究極の風水財布
ドクター・コパは冷蔵庫の扉に領収書やメモを貼り付けるのは風水上良くないと言ったが、同時に黄色を身につけると金運が高まるとも言っているのを聞いたことがある。
だからと言って、この財布はいかがなものだろう。
この財布は驚くべき事に、以前「世紀末に大金をつかむ」で紹介した財布を販売している会社と同じ会社が販売している。
広告によると今回の財布は「黄色い財布がもたらす大金運」とある。次から次へとすばらしい財布を生み出す様は、数年前の小室哲哉なみである。

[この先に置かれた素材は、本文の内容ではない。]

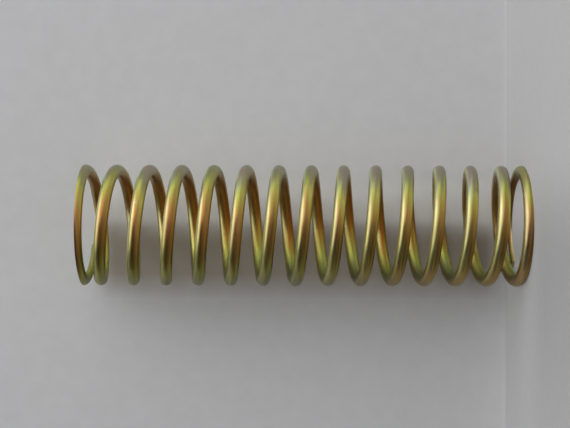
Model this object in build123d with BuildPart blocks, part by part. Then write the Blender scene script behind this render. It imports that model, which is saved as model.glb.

広告で、ちょっと気になったのは、写真右上のコピーだ。
- 財布にいつも万札がギッシリ!
- 負け知らずの連戦連勝!
- アッという間に借金返済!
- もうすぐ億万長者に!
- 宝くじで大当たりが!
と、いずれも文章が途中で切れている感じがする。最悪の場合、このように文章が続くこともあり得るのでは無いだろうか。
- 財布にいつも万札がギッシリ(入っているらしいよ。高橋秀樹は)!
- 負け知らずの連戦連勝(でしたね、開幕の中日は)!
- アッという間に借金返済(するためには、相当ハードに働かないとネ)!
- もうすぐ億万長者に(宮尾進がインタビュー)!
- 宝くじで大当たりが(3億円になりました。前後賞合わせてですが)!
これについては想像の域を出ないが、用心するに越したことはないだろう。
例によって、購入者からの「嬉しい報告」が続々と届いているようだ。抜粋して紹介しよう。
プレハブ工場から自社ビル建設へ 和歌山県 会社経営48歳 今から4年ほど前まで、私の会社の業績は最悪でした。そんなとき易者の先生からすすめられたのが、この財布です。
当時は1億円近い借金に加え、ベテラン従業員が次々と止めてしまい、家庭内でもトラブルが絶えませんでした。
この財布を持つようになってから、コンスタントに仕事が入りだし、バブルの頃に先行投資で導入した特殊機会による加工技術で外国企業からの受注が大幅にアップしました。
現状の工場(プレハブ)では手狭なため、場所をちょっと郊外に移し、来年の春3階建ての自社ビルを建てることになりました。
どん底から抜け出すために、この風水財布が勇気とやる気をくれたんだと今でも信じています。 |
このような商品を生み出すだけあり、エピソードは巧みである。いや、毎回注釈を入れているが、もし購入者のエピソードが本当だとしたら、巧みという表現は適切ではないが、ここでは敢えて「巧み」としたい。
中小の機械加工業は、今、一番厳しいと言われる業種の一つだがそれを狙い打ちしているところが、トレンドに敏感な会社であることを感じさせる。
また、「自社ビル建設」とは言っても3階建てで、かつ場所を郊外に移すという記述が信憑性を高めている。
今回の財布も前回紹介した財布と同様に、日本を代表する名匠の手による彫刻が施されているそうだ。
手作りということで、前回は煩悩の数108個の限定生産だったが、今回は231個の限定である(231が何を意味するのかは不明。風水に関係するのだろうか?)
前回の財布よりも彫刻の数が多く、複雑であるにも関わらず、販売数が増えているのだが、名匠は大丈夫なのだろうか。